* Input:

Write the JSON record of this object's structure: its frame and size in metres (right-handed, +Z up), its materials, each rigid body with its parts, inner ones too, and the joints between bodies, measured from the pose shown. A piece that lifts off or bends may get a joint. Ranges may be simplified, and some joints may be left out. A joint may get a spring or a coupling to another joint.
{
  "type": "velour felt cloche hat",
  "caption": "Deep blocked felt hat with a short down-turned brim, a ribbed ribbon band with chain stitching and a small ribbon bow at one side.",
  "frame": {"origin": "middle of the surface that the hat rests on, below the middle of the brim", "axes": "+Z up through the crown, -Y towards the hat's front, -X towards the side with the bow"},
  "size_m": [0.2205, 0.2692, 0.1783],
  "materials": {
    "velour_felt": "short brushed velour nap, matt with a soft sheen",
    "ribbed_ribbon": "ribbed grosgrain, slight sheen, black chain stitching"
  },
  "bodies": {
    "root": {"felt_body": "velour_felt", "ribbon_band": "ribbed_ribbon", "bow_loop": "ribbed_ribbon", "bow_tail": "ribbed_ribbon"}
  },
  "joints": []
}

---

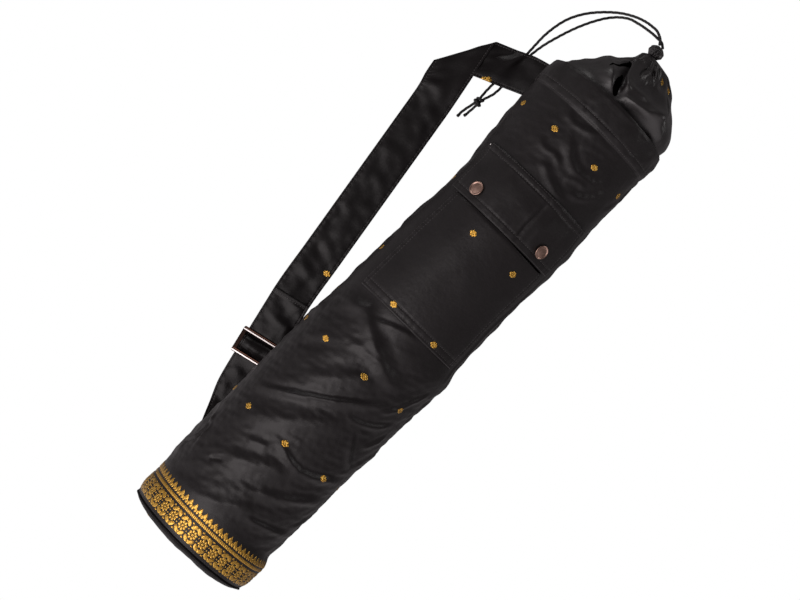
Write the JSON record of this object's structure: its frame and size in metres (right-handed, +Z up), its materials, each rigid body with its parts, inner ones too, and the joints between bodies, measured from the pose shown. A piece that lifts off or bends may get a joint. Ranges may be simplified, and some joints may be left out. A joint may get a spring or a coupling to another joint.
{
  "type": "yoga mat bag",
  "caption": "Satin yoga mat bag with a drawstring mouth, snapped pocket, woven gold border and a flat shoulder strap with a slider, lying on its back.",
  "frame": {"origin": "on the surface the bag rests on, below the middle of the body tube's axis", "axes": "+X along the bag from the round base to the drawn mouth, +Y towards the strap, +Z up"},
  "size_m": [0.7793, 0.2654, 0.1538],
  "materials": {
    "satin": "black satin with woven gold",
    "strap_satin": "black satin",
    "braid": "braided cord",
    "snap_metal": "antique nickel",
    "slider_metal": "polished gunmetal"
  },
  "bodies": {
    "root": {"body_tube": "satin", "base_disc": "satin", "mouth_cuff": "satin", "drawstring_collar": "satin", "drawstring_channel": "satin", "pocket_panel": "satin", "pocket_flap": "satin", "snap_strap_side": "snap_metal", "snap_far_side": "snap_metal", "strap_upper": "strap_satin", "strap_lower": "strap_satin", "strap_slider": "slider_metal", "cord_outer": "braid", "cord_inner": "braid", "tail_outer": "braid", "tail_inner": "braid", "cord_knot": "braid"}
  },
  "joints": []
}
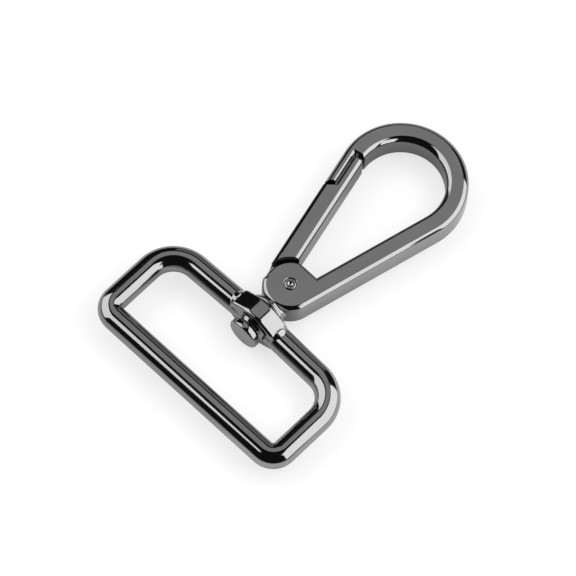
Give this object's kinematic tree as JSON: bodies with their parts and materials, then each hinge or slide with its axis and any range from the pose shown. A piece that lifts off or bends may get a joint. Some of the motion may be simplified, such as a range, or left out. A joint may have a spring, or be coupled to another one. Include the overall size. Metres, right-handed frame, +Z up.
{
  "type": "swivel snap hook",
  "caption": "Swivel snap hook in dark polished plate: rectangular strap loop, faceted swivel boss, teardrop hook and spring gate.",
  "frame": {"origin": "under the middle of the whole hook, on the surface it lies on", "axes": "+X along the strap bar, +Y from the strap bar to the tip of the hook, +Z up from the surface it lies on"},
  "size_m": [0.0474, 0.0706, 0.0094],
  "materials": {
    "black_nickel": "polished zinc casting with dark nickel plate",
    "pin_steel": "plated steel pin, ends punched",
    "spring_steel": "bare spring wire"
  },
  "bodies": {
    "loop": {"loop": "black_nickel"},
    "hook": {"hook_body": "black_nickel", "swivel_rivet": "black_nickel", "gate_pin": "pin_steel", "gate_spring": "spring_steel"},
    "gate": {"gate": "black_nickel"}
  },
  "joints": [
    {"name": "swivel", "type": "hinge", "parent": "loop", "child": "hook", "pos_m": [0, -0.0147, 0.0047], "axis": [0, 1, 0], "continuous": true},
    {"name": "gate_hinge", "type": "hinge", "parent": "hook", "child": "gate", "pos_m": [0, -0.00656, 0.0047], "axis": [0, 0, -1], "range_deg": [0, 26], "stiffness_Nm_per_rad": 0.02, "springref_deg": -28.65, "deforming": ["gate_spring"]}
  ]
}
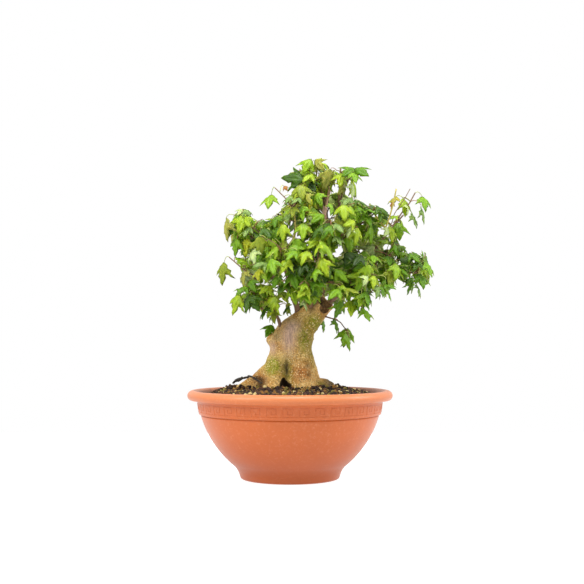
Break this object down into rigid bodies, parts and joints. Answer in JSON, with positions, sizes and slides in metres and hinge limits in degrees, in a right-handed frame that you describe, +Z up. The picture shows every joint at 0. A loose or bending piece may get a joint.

* * *

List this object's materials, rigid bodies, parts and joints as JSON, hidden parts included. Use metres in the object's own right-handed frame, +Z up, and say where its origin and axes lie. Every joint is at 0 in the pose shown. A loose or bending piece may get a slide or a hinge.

* What you need to do: Extract and output the part that opens with the line containing "Give this object's" and closes with the line containing "Break this object", unchanged, ends included.

* Answer in full:
Give this object's kinematic tree as JSON: bodies with their parts and materials, then each hinge or slide with its axis and any range from the pose shown. A piece that lifts off or bends may get a joint. Some of the motion may be simplified, such as a range, or left out. A joint may have a spring, or be coupled to another one. Include the overall size. Metres, right-handed frame, +Z up.
{
  "type": "swivel snap hook",
  "caption": "Swivel snap hook in dark polished plate: rectangular strap loop, faceted swivel boss, teardrop hook and spring gate.",
  "frame": {"origin": "under the middle of the whole hook, on the surface it lies on", "axes": "+X along the strap bar, +Y from the strap bar to the tip of the hook, +Z up from the surface it lies on"},
  "size_m": [0.0474, 0.0706, 0.0094],
  "materials": {
    "black_nickel": "polished zinc casting with dark nickel plate",
    "pin_steel": "plated steel pin, ends punched",
    "spring_steel": "bare spring wire"
  },
  "bodies": {
    "loop": {"loop": "black_nickel"},
    "hook": {"hook_body": "black_nickel", "swivel_rivet": "black_nickel", "gate_pin": "pin_steel", "gate_spring": "spring_steel"},
    "gate": {"gate": "black_nickel"}
  },
  "joints": [
    {"name": "swivel", "type": "hinge", "parent": "loop", "child": "hook", "pos_m": [0, -0.0147, 0.0047], "axis": [0, 1, 0], "continuous": true},
    {"name": "gate_hinge", "type": "hinge", "parent": "hook", "child": "gate", "pos_m": [0, -0.00656, 0.0047], "axis": [0, 0, -1], "range_deg": [0, 26], "stiffness_Nm_per_rad": 0.02, "springref_deg": -28.65, "deforming": ["gate_spring"]}
  ]
}
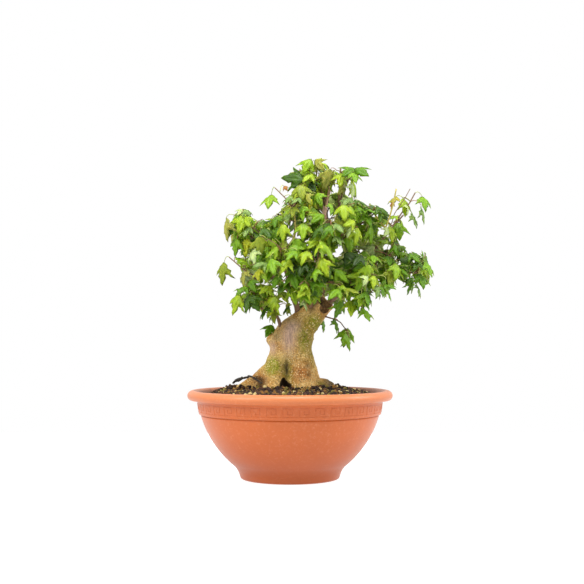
Break this object down into rigid bodies, parts and joints. Answer in JSON, with positions, sizes and slides in metres and hinge limits in degrees, in a right-handed frame that you describe, +Z up. The picture shows every joint at 0. A loose or bending piece may get a joint.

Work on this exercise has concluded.